**STATED EXERCISE:**
Return the whole listing exactly as it stands.

**DATA SHOWN:**

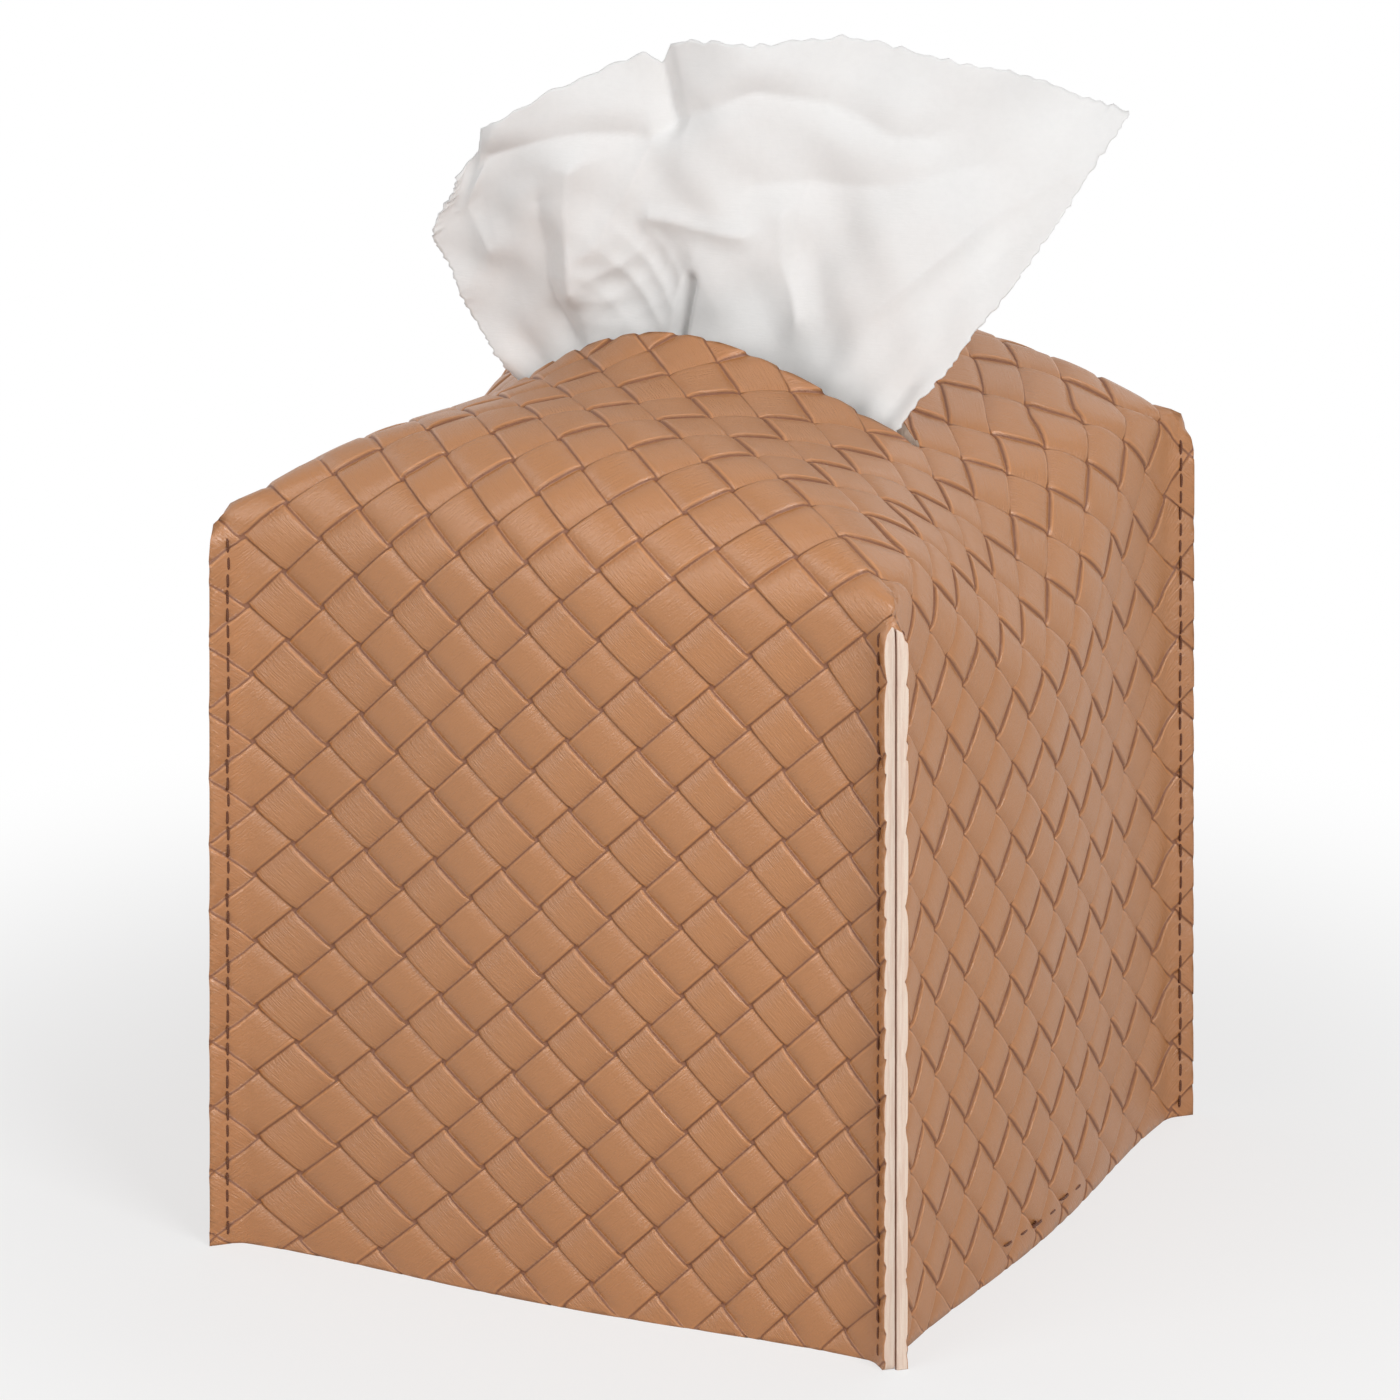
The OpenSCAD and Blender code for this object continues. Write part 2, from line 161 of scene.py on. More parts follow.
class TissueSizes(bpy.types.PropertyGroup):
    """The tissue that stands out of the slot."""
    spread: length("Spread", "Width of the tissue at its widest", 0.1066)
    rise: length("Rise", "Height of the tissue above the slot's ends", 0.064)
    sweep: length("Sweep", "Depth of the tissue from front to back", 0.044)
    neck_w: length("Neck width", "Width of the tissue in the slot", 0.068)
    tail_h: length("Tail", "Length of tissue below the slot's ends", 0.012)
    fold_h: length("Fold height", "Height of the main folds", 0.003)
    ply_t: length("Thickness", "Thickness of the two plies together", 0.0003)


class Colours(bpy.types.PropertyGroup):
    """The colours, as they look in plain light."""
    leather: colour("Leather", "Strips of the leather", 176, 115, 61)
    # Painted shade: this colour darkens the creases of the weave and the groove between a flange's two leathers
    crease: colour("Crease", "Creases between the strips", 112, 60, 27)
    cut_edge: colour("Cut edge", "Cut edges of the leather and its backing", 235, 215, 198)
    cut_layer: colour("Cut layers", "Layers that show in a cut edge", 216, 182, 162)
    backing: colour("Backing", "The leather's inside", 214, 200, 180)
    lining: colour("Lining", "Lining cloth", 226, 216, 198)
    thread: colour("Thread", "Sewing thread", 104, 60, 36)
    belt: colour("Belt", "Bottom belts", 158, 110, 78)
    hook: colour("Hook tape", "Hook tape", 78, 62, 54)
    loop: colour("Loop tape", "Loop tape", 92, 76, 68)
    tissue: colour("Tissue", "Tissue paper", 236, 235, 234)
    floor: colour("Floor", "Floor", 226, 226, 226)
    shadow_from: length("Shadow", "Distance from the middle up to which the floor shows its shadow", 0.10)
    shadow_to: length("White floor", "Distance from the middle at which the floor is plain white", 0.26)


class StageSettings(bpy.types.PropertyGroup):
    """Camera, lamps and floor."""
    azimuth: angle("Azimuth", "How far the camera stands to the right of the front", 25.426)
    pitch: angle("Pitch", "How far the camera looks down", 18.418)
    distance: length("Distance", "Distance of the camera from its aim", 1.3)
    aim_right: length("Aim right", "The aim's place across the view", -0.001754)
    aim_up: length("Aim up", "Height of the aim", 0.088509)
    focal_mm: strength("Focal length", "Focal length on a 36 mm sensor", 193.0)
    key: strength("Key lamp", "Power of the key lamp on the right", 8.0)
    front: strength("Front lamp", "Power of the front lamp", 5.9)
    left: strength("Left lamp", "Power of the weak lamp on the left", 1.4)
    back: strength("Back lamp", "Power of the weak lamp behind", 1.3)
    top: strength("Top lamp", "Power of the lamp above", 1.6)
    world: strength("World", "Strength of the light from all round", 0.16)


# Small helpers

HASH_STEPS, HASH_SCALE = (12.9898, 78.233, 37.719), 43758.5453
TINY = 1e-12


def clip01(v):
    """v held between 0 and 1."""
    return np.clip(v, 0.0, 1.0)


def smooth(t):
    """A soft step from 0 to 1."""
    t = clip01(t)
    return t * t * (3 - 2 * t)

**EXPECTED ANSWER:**
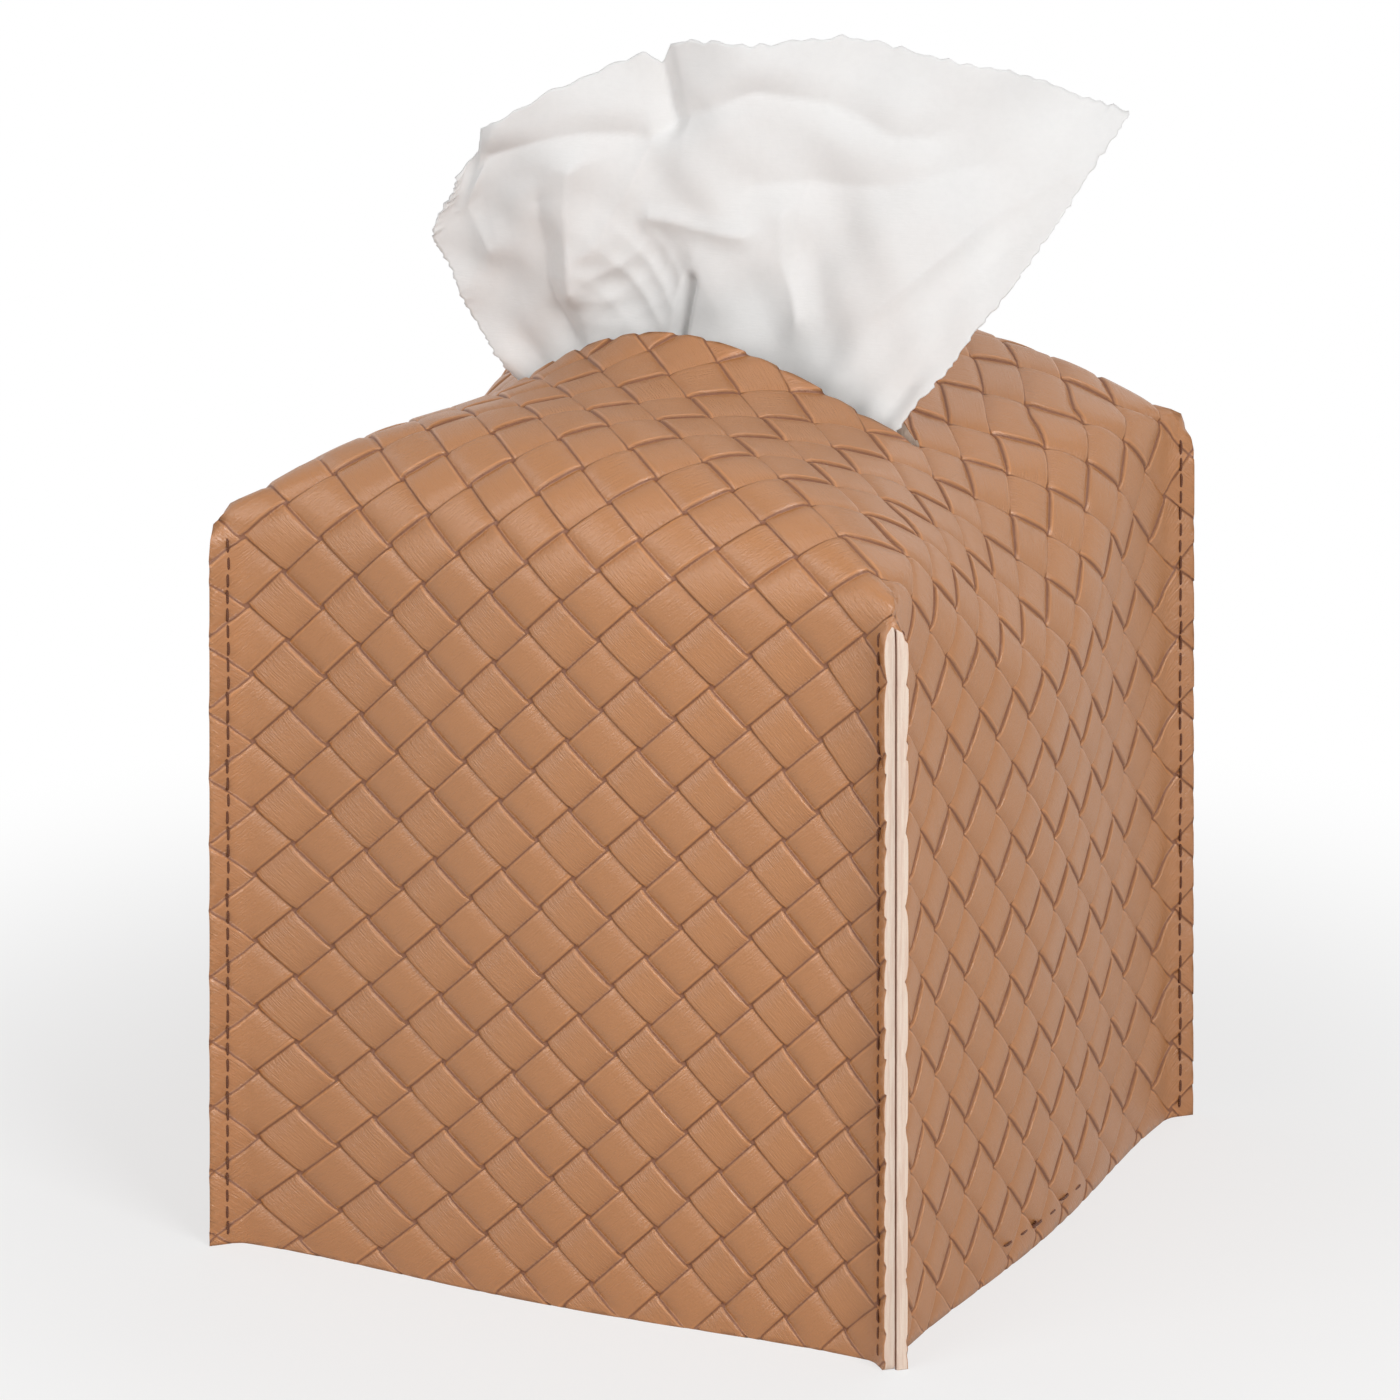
The OpenSCAD and Blender code for this object continues. Write part 2, from line 161 of scene.py on. More parts follow.
class TissueSizes(bpy.types.PropertyGroup):
    """The tissue that stands out of the slot."""
    spread: length("Spread", "Width of the tissue at its widest", 0.1066)
    rise: length("Rise", "Height of the tissue above the slot's ends", 0.064)
    sweep: length("Sweep", "Depth of the tissue from front to back", 0.044)
    neck_w: length("Neck width", "Width of the tissue in the slot", 0.068)
    tail_h: length("Tail", "Length of tissue below the slot's ends", 0.012)
    fold_h: length("Fold height", "Height of the main folds", 0.003)
    ply_t: length("Thickness", "Thickness of the two plies together", 0.0003)


class Colours(bpy.types.PropertyGroup):
    """The colours, as they look in plain light."""
    leather: colour("Leather", "Strips of the leather", 176, 115, 61)
    # Painted shade: this colour darkens the creases of the weave and the groove between a flange's two leathers
    crease: colour("Crease", "Creases between the strips", 112, 60, 27)
    cut_edge: colour("Cut edge", "Cut edges of the leather and its backing", 235, 215, 198)
    cut_layer: colour("Cut layers", "Layers that show in a cut edge", 216, 182, 162)
    backing: colour("Backing", "The leather's inside", 214, 200, 180)
    lining: colour("Lining", "Lining cloth", 226, 216, 198)
    thread: colour("Thread", "Sewing thread", 104, 60, 36)
    belt: colour("Belt", "Bottom belts", 158, 110, 78)
    hook: colour("Hook tape", "Hook tape", 78, 62, 54)
    loop: colour("Loop tape", "Loop tape", 92, 76, 68)
    tissue: colour("Tissue", "Tissue paper", 236, 235, 234)
    floor: colour("Floor", "Floor", 226, 226, 226)
    shadow_from: length("Shadow", "Distance from the middle up to which the floor shows its shadow", 0.10)
    shadow_to: length("White floor", "Distance from the middle at which the floor is plain white", 0.26)


class StageSettings(bpy.types.PropertyGroup):
    """Camera, lamps and floor."""
    azimuth: angle("Azimuth", "How far the camera stands to the right of the front", 25.426)
    pitch: angle("Pitch", "How far the camera looks down", 18.418)
    distance: length("Distance", "Distance of the camera from its aim", 1.3)
    aim_right: length("Aim right", "The aim's place across the view", -0.001754)
    aim_up: length("Aim up", "Height of the aim", 0.088509)
    focal_mm: strength("Focal length", "Focal length on a 36 mm sensor", 193.0)
    key: strength("Key lamp", "Power of the key lamp on the right", 8.0)
    front: strength("Front lamp", "Power of the front lamp", 5.9)
    left: strength("Left lamp", "Power of the weak lamp on the left", 1.4)
    back: strength("Back lamp", "Power of the weak lamp behind", 1.3)
    top: strength("Top lamp", "Power of the lamp above", 1.6)
    world: strength("World", "Strength of the light from all round", 0.16)


# Small helpers

HASH_STEPS, HASH_SCALE = (12.9898, 78.233, 37.719), 43758.5453
TINY = 1e-12


def clip01(v):
    """v held between 0 and 1."""
    return np.clip(v, 0.0, 1.0)


def smooth(t):
    """A soft step from 0 to 1."""
    t = clip01(t)
    return t * t * (3 - 2 * t)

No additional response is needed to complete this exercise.